When the snow melts and the ice thaws on the vernal pools and small ponds of the Appalachians, a unique frog begins an almost unbelievable process. Lithobates Sylvaticus (also known as Rana Sylvatica), the wood frog, starts to thaw out. And yes, I mean thaw out, just like a chunk of ice.

A male Wood Frog floating on the pond surface. Note the stripes on his feet.
All of the pictures in this blog were taken by me of the frogs in my pond.

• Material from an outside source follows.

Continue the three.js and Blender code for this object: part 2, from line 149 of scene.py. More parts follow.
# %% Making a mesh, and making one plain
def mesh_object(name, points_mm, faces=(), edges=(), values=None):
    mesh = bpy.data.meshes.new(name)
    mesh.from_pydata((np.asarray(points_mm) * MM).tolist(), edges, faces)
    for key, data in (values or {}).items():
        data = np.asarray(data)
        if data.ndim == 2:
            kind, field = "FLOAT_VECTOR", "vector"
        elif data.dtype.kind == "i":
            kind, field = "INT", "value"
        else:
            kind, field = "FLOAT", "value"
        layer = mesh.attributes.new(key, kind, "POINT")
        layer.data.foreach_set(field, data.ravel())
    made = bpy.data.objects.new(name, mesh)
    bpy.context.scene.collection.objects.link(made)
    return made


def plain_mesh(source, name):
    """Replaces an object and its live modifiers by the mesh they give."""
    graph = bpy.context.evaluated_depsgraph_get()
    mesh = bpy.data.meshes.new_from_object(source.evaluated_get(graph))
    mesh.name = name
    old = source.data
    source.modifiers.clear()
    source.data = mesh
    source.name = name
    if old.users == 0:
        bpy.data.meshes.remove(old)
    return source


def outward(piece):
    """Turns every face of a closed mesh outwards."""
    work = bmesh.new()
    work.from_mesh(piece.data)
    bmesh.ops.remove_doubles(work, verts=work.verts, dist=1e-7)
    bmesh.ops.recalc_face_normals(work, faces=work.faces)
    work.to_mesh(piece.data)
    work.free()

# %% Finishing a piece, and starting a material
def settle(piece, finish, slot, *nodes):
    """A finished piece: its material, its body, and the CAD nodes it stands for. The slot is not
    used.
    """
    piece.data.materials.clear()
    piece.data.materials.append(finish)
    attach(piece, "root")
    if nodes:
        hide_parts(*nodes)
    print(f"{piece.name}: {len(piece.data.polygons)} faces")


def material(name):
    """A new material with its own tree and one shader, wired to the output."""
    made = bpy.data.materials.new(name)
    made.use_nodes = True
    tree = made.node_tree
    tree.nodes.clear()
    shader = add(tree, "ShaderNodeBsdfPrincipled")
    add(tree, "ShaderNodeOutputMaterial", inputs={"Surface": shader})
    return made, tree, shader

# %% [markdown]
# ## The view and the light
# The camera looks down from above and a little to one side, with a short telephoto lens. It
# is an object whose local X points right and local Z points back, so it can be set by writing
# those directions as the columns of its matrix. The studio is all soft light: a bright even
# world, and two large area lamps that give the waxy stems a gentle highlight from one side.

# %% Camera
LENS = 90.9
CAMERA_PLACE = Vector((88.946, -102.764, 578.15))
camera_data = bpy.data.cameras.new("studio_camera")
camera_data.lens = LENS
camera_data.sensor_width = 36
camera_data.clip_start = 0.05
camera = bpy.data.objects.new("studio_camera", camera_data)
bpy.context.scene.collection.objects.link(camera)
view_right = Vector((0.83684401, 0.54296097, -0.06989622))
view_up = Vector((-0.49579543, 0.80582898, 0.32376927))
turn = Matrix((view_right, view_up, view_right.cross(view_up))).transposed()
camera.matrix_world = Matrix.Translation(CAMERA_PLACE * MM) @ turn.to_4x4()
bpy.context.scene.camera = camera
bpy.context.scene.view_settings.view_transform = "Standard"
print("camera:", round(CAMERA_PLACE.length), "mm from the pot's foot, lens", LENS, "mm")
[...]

Every fall, the wood frog migrates from its summer habitat to wooded uplands to winter. Most other frogs winter in deep pools or ponds where the bottom never freezes. The wood frog, however, moves away from water, and chooses instead to winter under the leaf litter on the forest floor. But how does the wood frog not freeze when the temperatures drop well below freezing? Actually, they do freeze—solid.

When a wood frog first touches an ice crystal in late fall, it triggers a series of changes that prepare the wood frog for winter. The wood frog stores large amounts of urea in its blood, which acts as anti-freeze. The wood frog’s abdominal cavity fills with water, which soon turns to ice and encases the internal organs. The frog’s liver produces substantial amounts of glucose, which fills all the frog’s cells with a thick syrupy solution. This glucose solution does not freeze, which prevents the tissue damage that occurs when other creatures’ flesh freezes (frostbite). Also, when other creatures get frostbite, the freezing process pulls water out of the cells, which dehydrates them and causes the cell walls to collapse. The glucose inside of the frog’s cells binds the water molecules and prevents them from being pulled out of the cells, which prevents cell collapse.

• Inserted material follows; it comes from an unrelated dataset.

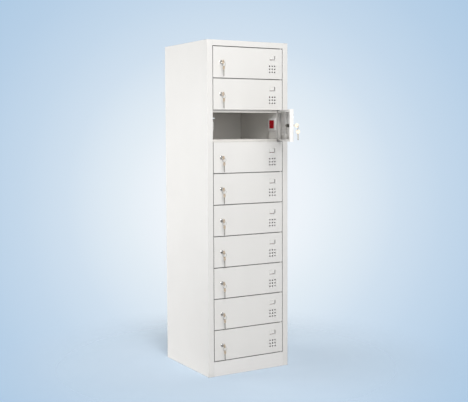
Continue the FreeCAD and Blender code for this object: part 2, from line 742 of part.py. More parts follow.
# One door, drawn round its hinge axis at its mid height
def door_pan():
    """The door: a pan with returns and inner lips, a stiffener, vents and a pressed card holder."""
    body = new_body("door_master")
    low, high = "-door_height / 2", "door_height / 2"
    block = pad(body, "block", "XZ_Plane", "door_face", "door_back",
                lambda sketch: rectangle(sketch, "door_free_edge", "hinge_edge", low, high))

    def face_edge(middle, along):
        return near(middle.y, "door_face")

    dress_edges(body, "face_bend", block, "bend_radius", face_edge, kind="Chamfer")

    def inset(sketch, margin):
        rectangle(sketch, f"door_free_edge + {margin}", f"hinge_edge - {margin}", f"{low} + {margin}",
                  f"{high} - {margin}")

    pocket(body, "inside", "XZ_Plane", "door_face + gauge", "door_back - gauge",
           lambda sketch: inset(sketch, "gauge"))
    pocket(body, "mouth", "XZ_Plane", "door_back - gauge", "door_back",
           lambda sketch: inset(sketch, "door_lip"))
    middle = "(door_free_edge + hinge_edge) / 2"
    near_wall, far_wall = f"{middle} - stiffener_width / 2", f"{middle} + stiffener_width / 2"
    floor, crest = "door_face + gauge", "door_face + stiffener_depth"
    pad(body, "stiffener", "XY_Plane", f"{low} + gauge", f"{high} - gauge",
        lambda sketch: outline(sketch, [
            (near_wall, floor), (near_wall, crest), (far_wall, crest), (far_wall, floor),
            (f"{far_wall} - gauge", floor), (f"{far_wall} - gauge", f"{crest} - gauge"),
            (f"{near_wall} + gauge", f"{crest} - gauge"), (f"{near_wall} + gauge", floor),
        ]))
    holder_across = "hinge_edge - holder_inset - holder_width / 2"
    holder_up = "door_height / 2 - holder_drop - holder_height / 2"
    pad(body, "card_holder", "XZ_Plane", "door_face - holder_proud", "door_face",
        lambda sketch: centred_rectangle(sketch, holder_across, holder_up, "holder_width", "holder_height"))
    pocket(body, "card_window", "XZ_Plane", "door_face - holder_proud", "door_face",
           lambda sketch: centred_rectangle(sketch, holder_across, holder_up,
                                            "holder_width - 2 * holder_rim", "holder_height - 2 * holder_rim"))

    def vents(sketch):
        for column in range(3):
            for row in range(3):
                polygon(sketch, f"hinge_edge - vent_inset - {column} * vent_pitch",
                        f"{high} - vent_drop - {row} * vent_pitch", "vent_radius", HOLE_CORNERS)

    pocket(body, "vents", "XZ_Plane", "door_face", "door_face + gauge", vents)
    pocket(body, "lock_hole", "XZ_Plane", "door_face", "door_face + gauge",
           lambda sketch: polygon(sketch, "lock_across", "0", "barrel_radius + clip_clearance",
                                  ROUND_CORNERS, flats=True))
    pocket(body, "pivot_holes", "XY_Plane", low, high,
           lambda sketch: polygon(sketch, "0", "0", "pin_radius + pin_clearance", HOLE_CORNERS, flats=True))
    return body


def lock_barrel():
    """The lock's housing with its rosette in front of the door, and the nut that clamps it from behind."""
    body = new_body("lock_barrel_master")
    bore = "plug_radius + plug_clearance"
    pad(body, "rosette", "XZ_Plane", "door_face - rosette_proud", "door_face",
        lambda sketch: polygon(sketch, "lock_across", "0", "rosette_radius", ROUND_CORNERS))
    pad(body, "barrel", "XZ_Plane", "door_face", "barrel_end",
        lambda sketch: polygon(sketch, "lock_across", "0", "barrel_radius", ROUND_CORNERS))
    pocket(body, "bore", "XZ_Plane", "door_face - rosette_proud", "barrel_end",
           lambda sketch: polygon(sketch, "lock_across", "0", bore, ROUND_CORNERS, flats=True))

    def nut(sketch):
        polygon(sketch, "lock_across", "0", "nut_radius", 6)
        polygon(sketch, "lock_across", "0", "barrel_radius", ROUND_CORNERS, flats=True)

    last = pad(body, "nut", "XZ_Plane", "door_face + gauge", "door_face + gauge + nut_thickness", nut)
    body.Tip = last
    return body


def lock_core():
    """The plug, the cam on its end, the cam screw and the key in it."""
    body = new_body("lock_core_master")
    face = "door_face - rosette_proud"
    pad(body, "plug", "XZ_Plane", face, "plug_end",
        lambda sketch: polygon(sketch, "lock_across", "0", "plug_radius", ROUND_CORNERS))
    half = "cam_width / 2"

    def cam(sketch):
        outline(sketch, [
            (f"lock_across - {half}", f"{half} / 2"), (f"lock_across - {half} / 2", half),
            (f"lock_across + {half} / 2", half), (f"lock_across + {half}", f"{half} / 2"),
            (f"lock_across + {half}", f"{half} / 2 - cam_reach"), (f"lock_across + {half} / 2", "-cam_reach"),
            (f"lock_across - {half} / 2", "-cam_reach"), (f"lock_across - {half}", f"{half} / 2 - cam_reach"),
        ])

    pad(body, "cam", "XZ_Plane", "plug_end", "plug_end + cam_gauge", cam)
    pad(body, "screw", "XZ_Plane", "plug_end + cam_gauge", "plug_end + cam_gauge + screw_head",
        lambda sketch: polygon(sketch, "lock_across", "0", "screw_radius", 6))
    across_low, across_high = "lock_across - key_gauge / 2", "lock_across + key_gauge / 2"
    pad(body, "key", "YZ_Plane", across_low, across_high,
        lambda sketch: key_plate(sketch, "bow_centre", "0", 0, f"{face} - bow_centre"))
    pocket(body, "key_hole", "YZ_Plane", across_low, across_high,
           lambda sketch: polygon(sketch, "ring_pivot", "0", "key_hole", KEY_HOLE_CORNERS, flats=True))
    return body


def spare_key():
    """The key ring through the lock key's bow, and the second key hanging from it."""
    body = new_body("spare_key_master")
    centre = "-wire_drop - ring_radius"

    def ring(sketch):
        polygon(sketch, "lock_across", centre, "ring_radius + ring_wire / 2", ROUND_CORNERS, flats=True)
        polygon(sketch, "lock_across", centre, "ring_radius - ring_wire / 2", ROUND_CORNERS, flats=True)

    pad(body, "ring", "XZ_Plane", "ring_pivot - ring_wire / 2", "ring_pivot + ring_wire / 2", ring)
    across_low, across_high = "lock_across - key_gauge / 2", "lock_across + key_gauge / 2"
    pad(body, "spare", "YZ_Plane", across_low, across_high,
        lambda sketch: key_plate(sketch, "ring_pivot", "-spare_bow_drop", 270, "key_bow + key_blade"))
    pocket(body, "spare_hole", "YZ_Plane", across_low, across_high,
           lambda sketch: polygon(sketch, "ring_pivot", "-spare_hole_drop", "key_hole",
                                  KEY_HOLE_CORNERS, flats=True))
    return body


def hang_on_door(master, name, number):
    """A copy of a door's piece on the hinge axis of the numbered door, turned if that door stands open."""
    copy = doc.addObject("App::Link", f"{name}_{number:02d}")
    copy.Label = f"{name}_{number:02d}"
    copy.LinkedObject = master
    copy.Placement.Rotation = FreeCAD.Rotation(FreeCAD.Vector(0, 0, 1), 1)
    bind(copy, "Placement.Base.x", "pivot_across")
    bind(copy, "Placement.Base.y", "pivot_back")
    bind(copy, "Placement.Base.z", f"first_door - {number - 1} * pitch")
    is_open = number == round(value_of("open_door"))
    bind(copy, "Placement.Rotation.Angle", "open_angle" if is_open else "0")
    return copy


nodes = [
    side_panel("side_panel_left", -1), side_panel("side_panel_right", 1), top_panel(), plinth_panel(),
    bottom_panel(), back_panel(), shelves(), power_duct(), socket_plates(), socket_modules(),
    terminal_blocks(), supply_cable(), cable_clips(), mains_inlet(), inlet_pins(), hinge_brackets(),
    hinge_pins(), latch_keepers(),
]
masters = {
    "door": door_pan(), "lock_barrel": lock_barrel(), "lock_core": lock_core(), "spare_key": spare_key(),
}
for number in range(1, round(value_of("door_count")) + 1):
    for name, master in masters.items():
        nodes.append(hang_on_door(master, name, number))
doc.recompute()

faults = [item.Name for item in doc.Objects if "Invalid" in item.State or "Error" in item.State]
if faults:
    raise RuntimeError(f"objects that failed: {faults}")
for node in nodes:
    shape = Part.getShape(node)
    if shape.isNull() or not shape.isValid() or not shape.Solids:
        raise RuntimeError(f"{node.Label} has no valid solid")

os.makedirs("parts", exist_ok=True)
for node in nodes:
    Part.getShape(node).exportStep(f"parts/{node.Label}.step")
    print(f"{node.Label}: {len(Part.getShape(node).Solids)} solid(s)")
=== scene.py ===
"""Looks of a ten-door laptop charging cabinet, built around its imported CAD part."""

import logging
import math
from collections.abc import Callable, Sequence
from dataclasses import dataclass, field
from enum import Enum

import bmesh
import bpy
from mathutils import Matrix, Vector
from mathutils.geometry import tessellate_polygon


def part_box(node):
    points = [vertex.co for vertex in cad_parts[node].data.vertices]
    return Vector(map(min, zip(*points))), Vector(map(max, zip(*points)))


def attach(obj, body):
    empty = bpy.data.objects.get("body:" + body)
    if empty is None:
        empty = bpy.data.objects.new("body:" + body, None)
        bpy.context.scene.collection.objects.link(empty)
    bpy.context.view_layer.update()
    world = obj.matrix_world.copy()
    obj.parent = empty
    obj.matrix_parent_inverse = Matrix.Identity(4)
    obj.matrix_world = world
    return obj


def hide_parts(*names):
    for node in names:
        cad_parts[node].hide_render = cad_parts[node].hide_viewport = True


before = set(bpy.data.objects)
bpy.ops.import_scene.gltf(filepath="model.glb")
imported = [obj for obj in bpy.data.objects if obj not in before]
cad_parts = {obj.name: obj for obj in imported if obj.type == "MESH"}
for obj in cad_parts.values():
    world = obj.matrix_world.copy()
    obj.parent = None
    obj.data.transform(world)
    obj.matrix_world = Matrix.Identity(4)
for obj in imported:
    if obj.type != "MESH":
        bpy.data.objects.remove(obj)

LOG = logging.getLogger("charging_cabinet")
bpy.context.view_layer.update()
DOORS = range(1, 11)
PITCH = 0.1668
MM = 0.001

FLAT_WIDTH = 1.3 * MM

Point2 = tuple[float, float]
Place = Callable[[float, float, float], Vector]
IsFlat = Callable[[bmesh.types.BMFace], bool]


class Body(Enum):
    """The moving bodies of the part, with the number of their compartment left open."""

    CABINET = "cabinet"
    DOOR = "door_{:02d}"
    LOCK = "lock_{:02d}"
    SPARE_KEY = "spare_key_{:02d}"

    def of(self, number: int = 0) -> str:
        """Name of the body of one compartment."""
        return self.value.format(number)


class Slot(Enum):
    """The material slots of the record."""

    PAINT = "white_paint"
    WHITE_PLASTIC = "white_plastic"
    RED_PLASTIC = "red_plastic"
    GREY_PLASTIC = "grey_plastic"
    BLACK_PLASTIC = "black_plastic"
    JACKET = "cable_jacket"
    BRASS = "pin_brass"
    ZINC = "zinc_steel"
    CHROME = "lock_chrome"
    NICKEL = "key_nickel"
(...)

At some point during the freezing process, the frog ceases to breathe. The heartbeat stops, and the brain quits functioning. If I was talking about any other creature, you would think I would be talking about a dead animal. With no breathing, heartbeat, or brain function, how does the wood frog survive? Scientists have yet to discover some of the remarkable secrets of a wood frog’s survival.

Nevertheless, every spring, Lithobates Sylvaticus awakes. After a winter of frozen inactivity, the heart starts to beat once again. Next, the brain awakes, followed by muscles movement. Researches have not figured out the miracle of the wood frog’s revival. They have yet to discover what triggers the wood frog’s heart to begin beating again after a winter of no pulse. However, within a day or so after of the start of the thawing process, the wood frog is on its way to a pool or pond to breed.

Three male Wood Frogs in the pond.

Wood frogs live in many places across North America, ranging from the Southern Appalachians to northeastern Canada to Northern Alaska. There are also several separate populations in various areas, including eastern North Carolina and Wyoming. Wood frogs are among the first frogs to emerge in the spring, largely because they hibernate on the forest floor which warms up faster than the bottom of deep pools, where other frogs hibernate.